What the task asks - Please repeat all of the lines that follow, exactly as written.

----

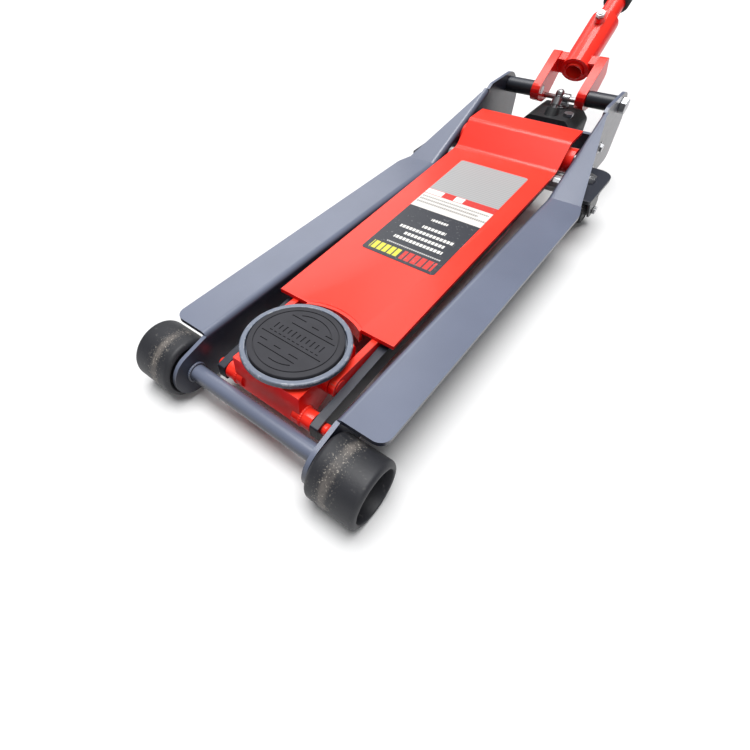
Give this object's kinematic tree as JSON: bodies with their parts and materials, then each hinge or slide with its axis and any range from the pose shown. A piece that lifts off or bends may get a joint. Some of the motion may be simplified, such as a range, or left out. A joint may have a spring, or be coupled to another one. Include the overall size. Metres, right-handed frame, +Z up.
{
  "type": "hydraulic floor jack",
  "caption": "Low-profile hydraulic trolley jack: wheeled steel frame, pivoting lift arm with level swivelling saddle, ram, pump and hinged handle.",
  "frame": {"origin": "on the floor under the middle of the whole jack's bounding box, with the handle lowered", "axes": "+X across the jack to its right, +Y from the front wheels towards the handle, +Z up"},
  "size_m": [0.308, 1.622, 0.6218],
  "materials": {
    "frame_paint": "satin blue-grey paint over folded steel",
    "red_paint": "glossy red paint",
    "black_steel": "satin dark paint on flat bar and brackets",
    "bright_steel": "zinc-plated steel",
    "chromed_rod": "hard chrome, ground",
    "cast_iron": "painted casting, sandy skin",
    "saddle_paint": "grey-blue paint, worn at the rim",
    "pad_rubber": "matte moulded rubber",
    "wheel_plastic": "dusty moulded nylon",
    "grip_rubber": "ribbed rubber grip",
    "foam_sleeve": "closed-cell foam sleeve"
  },
  "bodies": {
    "chassis": {"side_plate_left": "frame_paint", "side_plate_right": "frame_paint", "front_axle_tube": "frame_paint", "front_axle_shaft": "bright_steel", "power_unit_plate": "frame_paint", "arm_shaft": "bright_steel", "arm_shaft_nut": "bright_steel", "rod_rear_pin_left": "bright_steel", "rod_rear_pin_right": "bright_steel", "caster_plate_left": "black_steel", "caster_plate_right": "black_steel", "caster_kingpin_left": "bright_steel", "caster_kingpin_right": "bright_steel", "ram_cylinder": "black_steel", "cylinder_gland": "bright_steel", "pump_block": "cast_iron", "filler_plug": "bright_steel", "plunger_gland": "bright_steel", "socket_bolt_left": "bright_steel", "socket_bolt_right": "bright_steel", "socket_spacer_left": "black_steel", "socket_spacer_right": "black_steel", "return_spring_left": "bright_steel", "return_spring_right": "bright_steel"},
    "front_wheel_left": {"front_wheel_left": "wheel_plastic"},
    "front_wheel_right": {"front_wheel_right": "wheel_plastic"},
    "caster_left": {"caster_fork_left": "black_steel", "caster_axle_left": "bright_steel"},
    "caster_right": {"caster_fork_right": "black_steel", "caster_axle_right": "bright_steel"},
    "caster_wheel_left": {"caster_wheel_left": "wheel_plastic"},
    "caster_wheel_right": {"caster_wheel_right": "wheel_plastic"},
    "lift_arm": {"arm_cheek_left": "red_paint", "arm_cheek_right": "red_paint", "arm_top_plate": "red_paint", "arm_brace": "red_paint", "arm_pivot_tube": "red_paint", "ram_pin": "bright_steel", "yoke_pin_left": "bright_steel", "yoke_pin_right": "bright_steel"},
    "link_rod_left": {"link_rod_left": "black_steel"},
    "link_rod_right": {"link_rod_right": "black_steel"},
    "saddle_yoke": {"saddle_yoke": "red_paint", "link_pin_left": "red_paint", "link_pin_right": "red_paint"},
    "saddle": {"saddle_cup": "saddle_paint", "saddle_pad": "pad_rubber", "saddle_snap_ring": "bright_steel"},
    "ram": {"ram_rod": "chromed_rod", "ram_head": "cast_iron"},
    "handle_socket": {"handle_socket": "red_paint", "pump_roller": "bright_steel", "handle_screw": "bright_steel"},
    "handle": {"handle_lower": "red_paint", "handle_upper": "red_paint", "handle_button": "bright_steel", "handle_grip": "grip_rubber", "handle_bumper": "foam_sleeve"},
    "pump_plunger": {"pump_plunger": "bright_steel"},
    "release_spindle": {"release_spindle": "bright_steel"}
  },
  "joints": [
    {"name": "arm_lift", "type": "hinge", "parent": "chassis", "child": "lift_arm", "pos_m": [0, -0.175, 0.092], "axis": [-1, 0, 0], "range_deg": [0, 49.5], "deforming": ["return_spring_left", "return_spring_right"]},
    {"name": "link_rod_left_pivot", "type": "hinge", "parent": "chassis", "child": "link_rod_left", "pos_m": [-0.0665, -0.216, 0.074], "axis": [-1, 0, 0], "range_deg": [0, 49.6]},
    {"name": "link_rod_right_pivot", "type": "hinge", "parent": "chassis", "child": "link_rod_right", "pos_m": [0.0665, -0.216, 0.074], "axis": [-1, 0, 0], "range_deg": [0, 49.6]},
    {"name": "yoke_level", "type": "hinge", "parent": "lift_arm", "child": "saddle_yoke", "pos_m": [0, -0.705, 0.054], "axis": [-1, 0, 0], "range_deg": [-49.6, 0]},
    {"name": "saddle_swivel", "type": "hinge", "parent": "saddle_yoke", "child": "saddle", "pos_m": [0, -0.703, 0.07], "axis": [0, 0, 1], "continuous": true},
    {"name": "ram_stroke", "type": "slide", "parent": "chassis", "child": "ram", "axis": [0, -1, 0], "range_m": [0, 0.0485]},
    {"name": "front_wheel_left_roll", "type": "hinge", "parent": "chassis", "child": "front_wheel_left", "pos_m": [-0.1255, -0.775, 0.036], "axis": [1, 0, 0], "continuous": true},
    {"name": "front_wheel_right_roll", "type": "hinge", "parent": "chassis", "child": "front_wheel_right", "pos_m": [0.1255, -0.775, 0.036], "axis": [1, 0, 0], "continuous": true},
    {"name": "caster_left_swivel", "type": "hinge", "parent": "chassis", "child": "caster_left", "pos_m": [-0.118, -0.187, 0.06], "axis": [0, 0, 1], "continuous": true},
    {"name": "caster_right_swivel", "type": "hinge", "parent": "chassis", "child": "caster_right", "pos_m": [0.118, -0.187, 0.06], "axis": [0, 0, 1], "continuous": true},
    {"name": "caster_wheel_left_roll", "type": "hinge", "parent": "caster_left", "child": "caster_wheel_left", "pos_m": [-0.118, -0.167, 0.025], "axis": [1, 0, 0], "continuous": true},
    {"name": "caster_wheel_right_roll", "type": "hinge", "parent": "caster_right", "child": "caster_wheel_right", "pos_m": [0.118, -0.167, 0.025], "axis": [1, 0, 0], "continuous": true},
    {"name": "handle_pump", "type": "hinge", "parent": "chassis", "child": "handle_socket", "pos_m": [0, -0.027, 0.128], "axis": [1, 0, 0], "range_deg": [0, 55]},
    {"name": "plunger_stroke", "type": "slide", "parent": "chassis", "child": "pump_plunger", "axis": [0, 0, 1], "range_m": [0, 0.0245]},
    {"name": "handle_twist", "type": "hinge", "parent": "handle_socket", "child": "handle", "pos_m": [0, -0.027, 0.128], "axis": [0, 0.866, 0.5], "range_deg": [0, 90]},
    {"name": "release_turn", "type": "hinge", "parent": "chassis", "child": "release_spindle", "pos_m": [0, -0.027, 0.128], "axis": [0, 0.5, 0.866], "range_deg": [0, 90.5]}
  ],
  "couplings": [
    {"joint": "link_rod_left_pivot", "follows": "arm_lift", "ratio": 1},
    {"joint": "link_rod_right_pivot", "follows": "arm_lift", "ratio": 1},
    {"joint": "yoke_level", "follows": "arm_lift", "ratio": -1},
    {"joint": "ram_stroke", "follows": "arm_lift", "m_per_rad": 0.055507},
    {"joint": "plunger_stroke", "follows": "handle_pump", "m_per_rad": 0.024993},
    {"joint": "release_turn", "follows": "handle_twist", "ratio": 1}
  ]
}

----

Task solution -
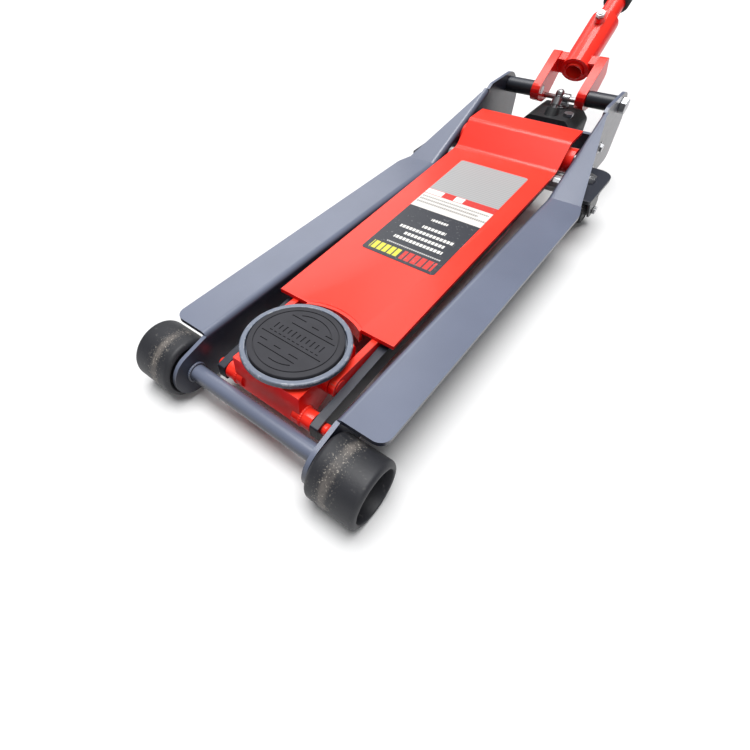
Give this object's kinematic tree as JSON: bodies with their parts and materials, then each hinge or slide with its axis and any range from the pose shown. A piece that lifts off or bends may get a joint. Some of the motion may be simplified, such as a range, or left out. A joint may have a spring, or be coupled to another one. Include the overall size. Metres, right-handed frame, +Z up.
{
  "type": "hydraulic floor jack",
  "caption": "Low-profile hydraulic trolley jack: wheeled steel frame, pivoting lift arm with level swivelling saddle, ram, pump and hinged handle.",
  "frame": {"origin": "on the floor under the middle of the whole jack's bounding box, with the handle lowered", "axes": "+X across the jack to its right, +Y from the front wheels towards the handle, +Z up"},
  "size_m": [0.308, 1.622, 0.6218],
  "materials": {
    "frame_paint": "satin blue-grey paint over folded steel",
    "red_paint": "glossy red paint",
    "black_steel": "satin dark paint on flat bar and brackets",
    "bright_steel": "zinc-plated steel",
    "chromed_rod": "hard chrome, ground",
    "cast_iron": "painted casting, sandy skin",
    "saddle_paint": "grey-blue paint, worn at the rim",
    "pad_rubber": "matte moulded rubber",
    "wheel_plastic": "dusty moulded nylon",
    "grip_rubber": "ribbed rubber grip",
    "foam_sleeve": "closed-cell foam sleeve"
  },
  "bodies": {
    "chassis": {"side_plate_left": "frame_paint", "side_plate_right": "frame_paint", "front_axle_tube": "frame_paint", "front_axle_shaft": "bright_steel", "power_unit_plate": "frame_paint", "arm_shaft": "bright_steel", "arm_shaft_nut": "bright_steel", "rod_rear_pin_left": "bright_steel", "rod_rear_pin_right": "bright_steel", "caster_plate_left": "black_steel", "caster_plate_right": "black_steel", "caster_kingpin_left": "bright_steel", "caster_kingpin_right": "bright_steel", "ram_cylinder": "black_steel", "cylinder_gland": "bright_steel", "pump_block": "cast_iron", "filler_plug": "bright_steel", "plunger_gland": "bright_steel", "socket_bolt_left": "bright_steel", "socket_bolt_right": "bright_steel", "socket_spacer_left": "black_steel", "socket_spacer_right": "black_steel", "return_spring_left": "bright_steel", "return_spring_right": "bright_steel"},
    "front_wheel_left": {"front_wheel_left": "wheel_plastic"},
    "front_wheel_right": {"front_wheel_right": "wheel_plastic"},
    "caster_left": {"caster_fork_left": "black_steel", "caster_axle_left": "bright_steel"},
    "caster_right": {"caster_fork_right": "black_steel", "caster_axle_right": "bright_steel"},
    "caster_wheel_left": {"caster_wheel_left": "wheel_plastic"},
    "caster_wheel_right": {"caster_wheel_right": "wheel_plastic"},
    "lift_arm": {"arm_cheek_left": "red_paint", "arm_cheek_right": "red_paint", "arm_top_plate": "red_paint", "arm_brace": "red_paint", "arm_pivot_tube": "red_paint", "ram_pin": "bright_steel", "yoke_pin_left": "bright_steel", "yoke_pin_right": "bright_steel"},
    "link_rod_left": {"link_rod_left": "black_steel"},
    "link_rod_right": {"link_rod_right": "black_steel"},
    "saddle_yoke": {"saddle_yoke": "red_paint", "link_pin_left": "red_paint", "link_pin_right": "red_paint"},
    "saddle": {"saddle_cup": "saddle_paint", "saddle_pad": "pad_rubber", "saddle_snap_ring": "bright_steel"},
    "ram": {"ram_rod": "chromed_rod", "ram_head": "cast_iron"},
    "handle_socket": {"handle_socket": "red_paint", "pump_roller": "bright_steel", "handle_screw": "bright_steel"},
    "handle": {"handle_lower": "red_paint", "handle_upper": "red_paint", "handle_button": "bright_steel", "handle_grip": "grip_rubber", "handle_bumper": "foam_sleeve"},
    "pump_plunger": {"pump_plunger": "bright_steel"},
    "release_spindle": {"release_spindle": "bright_steel"}
  },
  "joints": [
    {"name": "arm_lift", "type": "hinge", "parent": "chassis", "child": "lift_arm", "pos_m": [0, -0.175, 0.092], "axis": [-1, 0, 0], "range_deg": [0, 49.5], "deforming": ["return_spring_left", "return_spring_right"]},
    {"name": "link_rod_left_pivot", "type": "hinge", "parent": "chassis", "child": "link_rod_left", "pos_m": [-0.0665, -0.216, 0.074], "axis": [-1, 0, 0], "range_deg": [0, 49.6]},
    {"name": "link_rod_right_pivot", "type": "hinge", "parent": "chassis", "child": "link_rod_right", "pos_m": [0.0665, -0.216, 0.074], "axis": [-1, 0, 0], "range_deg": [0, 49.6]},
    {"name": "yoke_level", "type": "hinge", "parent": "lift_arm", "child": "saddle_yoke", "pos_m": [0, -0.705, 0.054], "axis": [-1, 0, 0], "range_deg": [-49.6, 0]},
    {"name": "saddle_swivel", "type": "hinge", "parent": "saddle_yoke", "child": "saddle", "pos_m": [0, -0.703, 0.07], "axis": [0, 0, 1], "continuous": true},
    {"name": "ram_stroke", "type": "slide", "parent": "chassis", "child": "ram", "axis": [0, -1, 0], "range_m": [0, 0.0485]},
    {"name": "front_wheel_left_roll", "type": "hinge", "parent": "chassis", "child": "front_wheel_left", "pos_m": [-0.1255, -0.775, 0.036], "axis": [1, 0, 0], "continuous": true},
    {"name": "front_wheel_right_roll", "type": "hinge", "parent": "chassis", "child": "front_wheel_right", "pos_m": [0.1255, -0.775, 0.036], "axis": [1, 0, 0], "continuous": true},
    {"name": "caster_left_swivel", "type": "hinge", "parent": "chassis", "child": "caster_left", "pos_m": [-0.118, -0.187, 0.06], "axis": [0, 0, 1], "continuous": true},
    {"name": "caster_right_swivel", "type": "hinge", "parent": "chassis", "child": "caster_right", "pos_m": [0.118, -0.187, 0.06], "axis": [0, 0, 1], "continuous": true},
    {"name": "caster_wheel_left_roll", "type": "hinge", "parent": "caster_left", "child": "caster_wheel_left", "pos_m": [-0.118, -0.167, 0.025], "axis": [1, 0, 0], "continuous": true},
    {"name": "caster_wheel_right_roll", "type": "hinge", "parent": "caster_right", "child": "caster_wheel_right", "pos_m": [0.118, -0.167, 0.025], "axis": [1, 0, 0], "continuous": true},
    {"name": "handle_pump", "type": "hinge", "parent": "chassis", "child": "handle_socket", "pos_m": [0, -0.027, 0.128], "axis": [1, 0, 0], "range_deg": [0, 55]},
    {"name": "plunger_stroke", "type": "slide", "parent": "chassis", "child": "pump_plunger", "axis": [0, 0, 1], "range_m": [0, 0.0245]},
    {"name": "handle_twist", "type": "hinge", "parent": "handle_socket", "child": "handle", "pos_m": [0, -0.027, 0.128], "axis": [0, 0.866, 0.5], "range_deg": [0, 90]},
    {"name": "release_turn", "type": "hinge", "parent": "chassis", "child": "release_spindle", "pos_m": [0, -0.027, 0.128], "axis": [0, 0.5, 0.866], "range_deg": [0, 90.5]}
  ],
  "couplings": [
    {"joint": "link_rod_left_pivot", "follows": "arm_lift", "ratio": 1},
    {"joint": "link_rod_right_pivot", "follows": "arm_lift", "ratio": 1},
    {"joint": "yoke_level", "follows": "arm_lift", "ratio": -1},
    {"joint": "ram_stroke", "follows": "arm_lift", "m_per_rad": 0.055507},
    {"joint": "plunger_stroke", "follows": "handle_pump", "m_per_rad": 0.024993},
    {"joint": "release_turn", "follows": "handle_twist", "ratio": 1}
  ]
}